■ AIM OF THE EXERCISE
Lines holding the string "attach" are the ones to copy; find them all in the data.
— begin DATA —
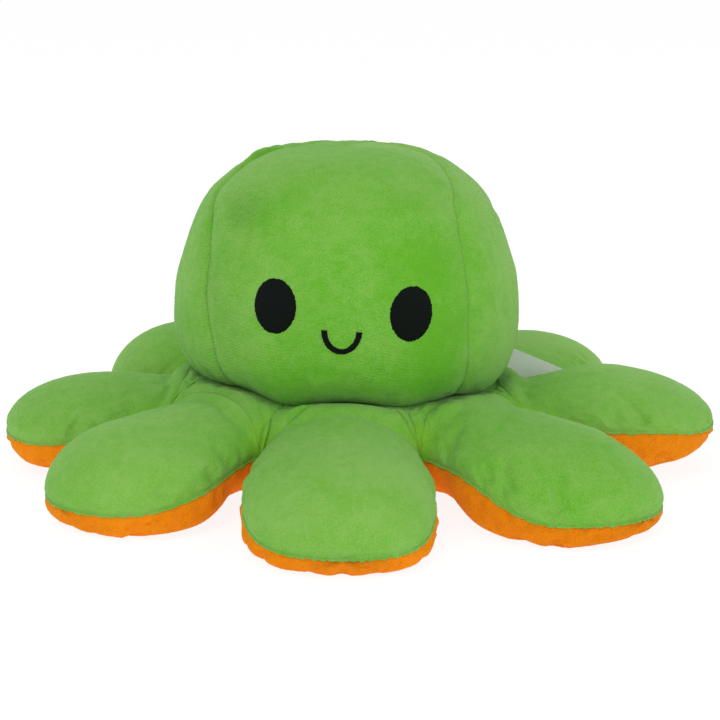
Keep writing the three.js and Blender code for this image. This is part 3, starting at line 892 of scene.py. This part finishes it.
# The pocket lining: four orange gores inside the head, open at the mouth below. They are sewn like
# the green ones, and the stuffing between the two makes the head's thick wall.
pocket_outline = [
    (34, 7), (34.2, 17), (35, 27), (37, 39.6), (37.8, 51.2), (35.9, 64.6), (29.5, 75.9),
    (18.9, 82.7), (7.6, 85.1), (0, 85.4),
]
lining_seams = [-55, 45, 130, 220, 305]
lining_groove = 0.8
lining_fall = 6
pocket_curve = smooth_curve(pocket_outline)
for index, name in enumerate(gore_names):
    share, across = np.meshgrid(np.linspace(0, 1, 41), np.linspace(-1, 1, 25), indexing="ij")
    angle = np.radians(mix(lining_seams[index], lining_seams[index + 1], (across + 1) / 2))
    groove = lining_groove * np.abs(across) ** lining_fall * smooth(share / 0.06)
    rows = [on_outline(pocket_curve, angle, share, -inset) for inset in (groove, groove + 1)]
    grid, deeper = (finer(row, 2, 2) for row in rows)
    into = unit(deeper - grid)
    seams = {"first": (seam_depth, mouth_into(grid[0]))}
    seams["left"], seams["right"] = (seam_depth, into[:, 0]), (seam_depth, into[:, -1])
    grid = turned_in(drawn_in(grid, -1, seams), seams)
    lining = cloth_mesh(f"lining_{name}_gore", grid, -1, orange_plush)
    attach(lining, "head")
    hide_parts(f"lining_{name}_panel")

# Stuffing: loose white polyester fibre in the head's wall, in the ring and in each leg. It lies
# just inside the skins, and none of it shows.
skin_depth = 3
leg_skin_depth = 2
fibre, nodes, links, shader = new_material("white fibre", {
    "Base Color": (0.85, 0.84, 0.8, 1), "Roughness": 1, "Sheen Weight": 0.4,
})
tufts = add_node(nodes, "ShaderNodeTexNoise", {"Scale": 500, "Detail": 6})
rest = add_node(nodes, "ShaderNodeAttribute", attribute_name="rest")
links.new(rest.outputs["Vector"], tufts.inputs["Vector"])
add_relief(nodes, links, shader, tufts.outputs["Fac"], 1, 0.001)


def stuffing(name, rows):
    """A lump of fibre from rows of points that run round it."""
    unevenness = 0.12
    grid = rows + chance.normal(0, unevenness, rows.shape)
    piece = cloth_mesh(name, grid, 1, fibre, closed=True)
    return piece


# The head's stuffing lies deeper at the neck, where the seam draws the skin in.
whole_turn = np.radians(np.linspace(0, 360, 96, endpoint=False))[None, :]
outer_shares = np.linspace(0.04, 1, 40)[:, None]
outer_depth = skin_depth + 2.5 * between(outer_shares, 0.2, 0.08)
outer = on_outline(head_curve, whole_turn, outer_shares, outer_depth)
inner = on_outline(pocket_curve, whole_turn, np.linspace(1, 0.27, 30)[:, None], -skin_depth)
head_stuffing = stuffing("head_stuffing", np.concatenate([outer, inner, outer[:1]]))
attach(head_stuffing, "head")
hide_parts("head_filling")
ring_upper = ring_upper - outward(ring_upper, -1, True) * skin_depth
ring_lower = ring_lower - outward(ring_lower, 1, True) * skin_depth
wall_turn = np.arctan2(ring_lower[0, :, 0], -ring_lower[0, :, 1])[None, :]
wall_shares = np.array([0.06, 0.14, 0.2])[:, None]
wall = on_outline(pocket_curve, wall_turn, wall_shares, -skin_depth)
rows = np.concatenate([ring_lower[1:-1][::-1], wall, ring_upper[1:-1], ring_lower[-2:-1]])
ring_stuffing = stuffing("ring_stuffing", rows)
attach(ring_stuffing, "head")
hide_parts("ring_filling")
for index, name in enumerate(leg_names):
    halves = []
    for surface, side in ((leg_top, -1), (leg_bottom, 1)):
        columns = []
        for t in width_shares[::2] * 0.9:
            path = surface(index, t, leg_distances(index))
            columns.append(along_curve(path, np.linspace(0.02, 0.94, 16)))
        half = np.stack(columns, 1)
        halves.append(half - outward(half, side) * leg_skin_depth)
    around = np.concatenate([halves[0], halves[1][:, ::-1]], 1)
    root, tip = (np.broadcast_to(row.mean(0), (1, *row.shape)) for row in (around[0], around[-1]))
    leg_stuffing = stuffing(f"leg_stuffing_{name}", np.concatenate([root, around, tip]))
    bend_with(leg_stuffing)
    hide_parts(f"leg_filling_{name}")

# Faces: two oval eyes and a curved mouth in satin stitch, worked in near-black thread on the front
# gore. The lining has the same face with its mouth turned down, for when the toy is turned out.
face_height = 58.4
lining_face_height = 50
face_tilt = math.radians(3)
face_aside = 0.6
eye_spacing = 39.4
eye_width = 12.8
eye_height = 15.6
mouth_width = 9.8
mouth_depth = 5.8
mouth_drop = 5.2
mouth_stroke = 1.65
# How far the stitches stand out of the cloth, and how uneven their ends are.
stitch_lift = 0.6
eye_unevenness = 0.012
mouth_unevenness = 0.07
thread, nodes, links, shader = new_material("near-black thread", {
    "Base Color": (0.003, 0.005, 0.004, 1), "Roughness": 0.7, "Specular IOR Level": 0.06,
})
uv = add_node(nodes, "ShaderNodeUVMap", uv_map="cloth")
strands = {"Scale": 900, "Distortion": 0.8}
strands = add_node(nodes, "ShaderNodeTexWave", strands, bands_direction="Y")
links.new(uv.outputs["UV"], strands.inputs["Vector"])
add_relief(nodes, links, shader, strands.outputs["Fac"], 0.6, 0.0002)


def on_face(curve, middle_height, across, up, lift):
    """A place on the front of an outline, measured along the cloth from the middle of the face."""
    x = across * math.cos(face_tilt) + up * math.sin(face_tilt)
    y = up * math.cos(face_tilt) - across * math.sin(face_tilt)
    shares, lower = np.linspace(0, 1, len(curve)), len(curve) // 2
    length = np.linalg.norm(np.diff(curve, axis=0), axis=1).sum()
    share = np.interp(middle_height, curve[:lower, 1], shares[:lower]) + y / length
    radius = np.interp(share, shares, curve[:, 0])
    return on_outline(curve, (x + face_aside) / radius, share, -lift)


def stitched(name, surface, across, up, lift, side):
    """Stitches on the cloth, with their UVs laid flat."""
    piece = cloth_mesh(name, on_face(*surface, across, up, lift), side, thread)
    corner = np.zeros(len(piece.data.loops), int)
    piece.data.loops.foreach_get("vertex_index", corner)
    flat = np.stack([across.ravel(), up.ravel()], 1)[corner] * MILLIMETRE
    piece.data.uv_layers["cloth"].data.foreach_set("uv", flat.ravel())
    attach(piece, "head")
    return piece


# Base and sunk are how far the stitches' foot and their turned-in edge lie from the outline.
for prefix, surface, way, base, sunk in (
    ("", (head_curve, face_height), 1, 0.15, -1.2),
    ("lining_", (pocket_curve, lining_face_height), -1, 0.9, -0.4),
):
    for place, sign in (("left", -1), ("right", 1)):
        turn = np.linspace(0, 2 * np.pi, 181)[None, :]
        ring = np.append(np.linspace(0, 1, 16), 1)[:, None]
        jag = 1 + eye_unevenness * chance.normal(0, 1, turn.shape) * ring**8
        jag[:, -1] = jag[:, 0]
        across = sign * eye_spacing / 2 + eye_width / 2 * ring * jag * np.cos(turn)
        up = eye_height / 2 * ring * jag * np.sin(turn)
        lift = base + stitch_lift * (1 - ring**6) + 0 * turn
        lift[-1] = sunk
        eye = stitched(f"{prefix}eye_{place}_stitches", surface, across, up, way * lift, -way)
        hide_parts(f"{prefix}eye_{place}")
    share = np.linspace(0, 1, 81)[:, None]
    over = np.concatenate([[-1], np.linspace(-1, 1, 13), [1]])[None, :]
    jag = 1 + mouth_unevenness * chance.normal(0, 1, share.shape) * np.abs(over) ** 3
    out = mouth_stroke / 2 * over * jag
    across = -(mouth_width / 2 + out) * np.cos(np.pi * share)
    ends = mouth_drop if way > 0 else mouth_drop + mouth_depth
    up = -ends - way * (mouth_depth + out) * np.sin(np.pi * share)
    lift = base + 0.55 * (1 - np.abs(over) ** 4) + 0 * share
    lift[:, [0, -1]] = sunk
    mouth = stitched(f"{prefix}mouth_stitches", surface, across, up, way * lift, 1)
    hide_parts(f"{prefix}mouth")

# Label: a white satin ribbon folded in two, sewn into the neck seam between two legs at the right
# rear. It stands on edge there, and is left bare.
label_direction = math.radians(112.5)
label_width = 14
label_length = 35
label_slope = math.radians(25)
label_top = (50.2, 33.7)
label_gap = 0.28
label_wave = 0.35
satin, nodes, links, shader = new_material("white satin", {
    "Base Color": (0.66, 0.7, 0.68, 1), "Roughness": 0.42, "Anisotropic": 0.5,
})
uv = add_node(nodes, "ShaderNodeUVMap", uv_map="cloth")
weave = {"Scale": 1400, "Distortion": 0.5}
weave = add_node(nodes, "ShaderNodeTexWave", weave, bands_direction="X")
links.new(uv.outputs["UV"], weave.inputs["Vector"])
add_relief(nodes, links, shader, weave.outputs["Fac"], 0.35, 0.0001)
run = np.linspace(-1, 1, 121)[:, None]
below = np.linspace(0, 1, 29)[None, :]
out = label_length * (1 - np.abs(run))
opened = np.sqrt(np.clip(1 - (1 - np.minimum(np.abs(run) / 0.02, 1)) ** 2, 0, 1))
wave = label_wave * np.sin(np.pi * out / label_length) * np.sin(2.2 * below + 0.4)
sideways = label_gap * np.sign(run) * opened + wave
outwards, downwards = math.cos(label_slope), math.sin(label_slope)
distance = label_top[0] + out * outwards - label_width * below * downwards
height = label_top[1] - out * downwards - label_width * below * outwards
x = distance * math.sin(label_direction) + sideways * math.cos(label_direction)
y = -distance * math.cos(label_direction) + sideways * math.sin(label_direction)
label = cloth_mesh("folded_label", np.stack(np.broadcast_arrays(x, y, height), -1), 1, satin)
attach(label, "head")
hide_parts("label")

# The studio: a plain white floor and soft light from the front, with the camera a little above.
# The floor and the air round it show white to the camera, and keep the toy's faint shadow.
floor_half_width = 3
air_light = 0.7
world = bpy.data.worlds.new("studio")
bpy.context.scene.world = world
world.use_nodes = True
nodes, links = world.node_tree.nodes, world.node_tree.links
background = nodes["Background"]
background.inputs["Color"].default_value = (1, 1, 1, 1)
rays = add_node(nodes, "ShaderNodeLightPath")
seen = add_node(nodes, "ShaderNodeMath", operation="MAXIMUM")
links.new(rays.outputs["Is Camera Ray"], seen.inputs[0])
links.new(rays.outputs["Is Glossy Ray"], seen.inputs[1])
strength = add_node(nodes, "ShaderNodeMix", {2: air_light, 3: 1}, data_type="FLOAT")
links.new(seen.outputs[0], strength.inputs[0])
links.new(strength.outputs[0], background.inputs["Strength"])

floor_mesh = bpy.data.meshes.new("floor")
corners = np.array([(-1, -1, 0), (1, -1, 0), (1, 1, 0), (-1, 1, 0)], float)
floor_mesh.from_pydata(corners * floor_half_width, [], [(0, 1, 2, 3)])
floor = bpy.data.objects.new("floor", floor_mesh)
bpy.context.collection.objects.link(floor)
floor_paint, nodes, links, _ = new_material("floor", {})
nodes.clear()
# The floor lights the toy with the first pair of values, and looks like the second to the camera.
shaders = []
for grey, glow in ((0.75, 0.6), (0.165, 0.875)):
    bounce = add_node(nodes, "ShaderNodeBsdfDiffuse", {"Color": (grey, grey, grey, 1)})
    shine = add_node(nodes, "ShaderNodeEmission", {"Strength": glow})
    both = add_node(nodes, "ShaderNodeAddShader")
    links.new(bounce.outputs[0], both.inputs[0])
    links.new(shine.outputs[0], both.inputs[1])
    shaders.append(both)
rays = add_node(nodes, "ShaderNodeLightPath")
choice = add_node(nodes, "ShaderNodeMixShader")
links.new(rays.outputs["Is Camera Ray"], choice.inputs[0])
links.new(shaders[0].outputs[0], choice.inputs[1])
links.new(shaders[1].outputs[0], choice.inputs[2])
output = add_node(nodes, "ShaderNodeOutputMaterial")
links.new(choice.outputs[0], output.inputs["Surface"])
floor_mesh.materials.append(floor_paint)


lit_place = Vector((0, 0, 0.04))
for name, place, size, power in (
    ("soft_front", (-0.3, -0.75, 0.85), 0.8, 4.3),
    ("soft_right", (0.7, -0.5, 0.4), 0.6, 1.7),
    ("soft_back", (-0.2, 0.9, 0.6), 0.8, 2.4),
):
    lamp = bpy.data.lights.new(name, "AREA")
    lamp.shape = "DISK"
    lamp.size = size
    lamp.energy = power
    light = bpy.data.objects.new(name, lamp)
    light.location = place
    light.rotation_euler = (lit_place - Vector(place)).to_track_quat("-Z", "Y").to_euler()
    bpy.context.collection.objects.link(light)

camera_distance = 0.6
camera_data = bpy.data.cameras.new("camera")
camera_data.lens = 97.5
camera_data.sensor_width = 36
camera = bpy.data.objects.new("camera", camera_data)
aim = Vector((0, 0, 0.032))
elevation, azimuth = math.radians(14), math.radians(1.5)
level = math.cos(elevation)
direction = Vector((math.sin(azimuth) * level, -math.cos(azimuth) * level, math.sin(elevation)))
camera.location = aim + direction * camera_distance
camera.rotation_euler = (-direction).to_track_quat("-Z", "Y").to_euler()
bpy.context.collection.objects.link(camera)
bpy.context.scene.camera = camera
bpy.context.scene.view_settings.view_transform = "Standard"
— end DATA —
■ ANSWER
    attach(lining, "head")
attach(head_stuffing, "head")
attach(ring_stuffing, "head")
    attach(piece, "head")
attach(label, "head")